Erdoğan’ın siyasi şovu ölü doğmuştur. İçte ve dışta kan ve katliamdan başka verebileceği bir şey yoktur. Bütün dertleri bunu bir kahramanlık kılıfıyla örtebilmek ve böylece herkesi de hain ve düşman olarak yaftalayıp susturmaktır. Diktatörlüğünü ancak böyle sürdürebilecektir. Buna karşı tüm demokrasi güçlerinin ve muhalefetin de aklını başına devşirmesi gerekiyor. Erdoğan-Bahçeli diktasının kışkırtmalarına, şantajına ve saldırılarına boyun eğdikleri yeter. Onlara açıkça karşı çıkmadan bu faşist dikta yıkılamaz.
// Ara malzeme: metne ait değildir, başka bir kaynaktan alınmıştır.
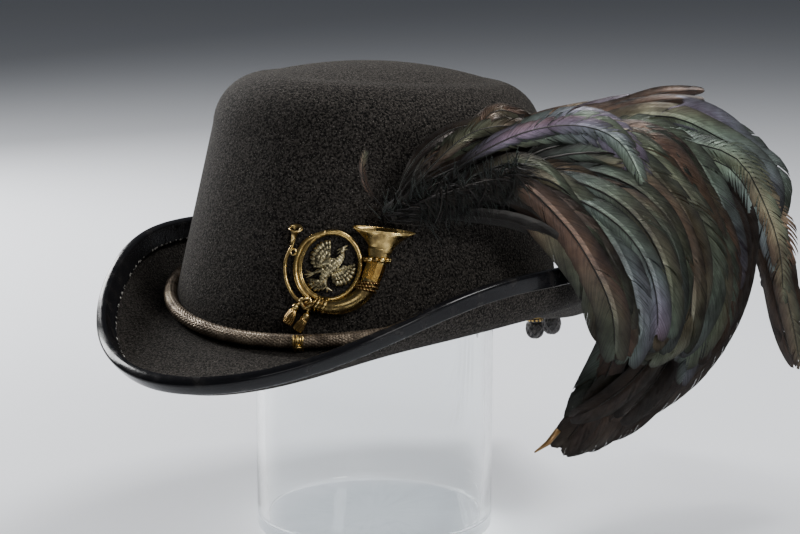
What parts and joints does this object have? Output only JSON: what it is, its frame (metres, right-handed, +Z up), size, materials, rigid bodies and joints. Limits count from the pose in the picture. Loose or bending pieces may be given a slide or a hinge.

Açık ki, Erdoğan-Bahçeli çetesi yeni ve demokratik bir anayasa derdinde değildir. Onlar HDP’yi televizyonlarında konuk etmeyi bile yasaklayan faşist bir zihniyete sahipler. İktidara geldikten yirmi sene sonra anayasa değişikliği diyorlarsa, bu demokratikleşmek için değil, kendi faşist diktalarını sağlama almak içindir. Halkların özgürlüğü için değil, var olan demokratik kırıntıları bile ortadan kaldırmak için yeni anayasa istiyorlar. İşin daha da vahimi Zati Sungur gibi torbadan kuş tavşan çıkarırken bir yandan dışarıda işgal ve katliamlara, içeride de operasyonlara devam ederek her türlü muhalefeti ezmek istiyorlar. Bunun sonu ne olacak acaba diye beklemekle, faşist çeteye laf yetiştirmekle bu kanlı gidişat durdurulamaz. Bu faşist diktaya karşı olanlar her türlü pazarlığı, oyunu ve oyalanmayı bırakıp bu diktaya son vermenin yolunu bulmalıdır.

Erdoğan Garê katliamının, Paris katliamının ve planladığı çok daha kanlı katliamların anayasasını yapmak istiyor.

Muhalefet ise halkların özgürlüğü ve eşitliğinin, göçük altında can veren maden işçilerinin, Gezi direnişinin, Boğaziçi direnişinin, Garê’de can veren esirlerin, zindanlarda direnen tutsakların, açlıktan kendisini yakan işsizlerin anayasasını yapmalıdır.

İktidar artık ayakta durmakta zorlanıyor. Ama muhalefet de gerçekten muhalefet olamadı. Muhalefet, muhalefet olabilirse bu kanlı diktanın sonu çok daha yakın olacaktır.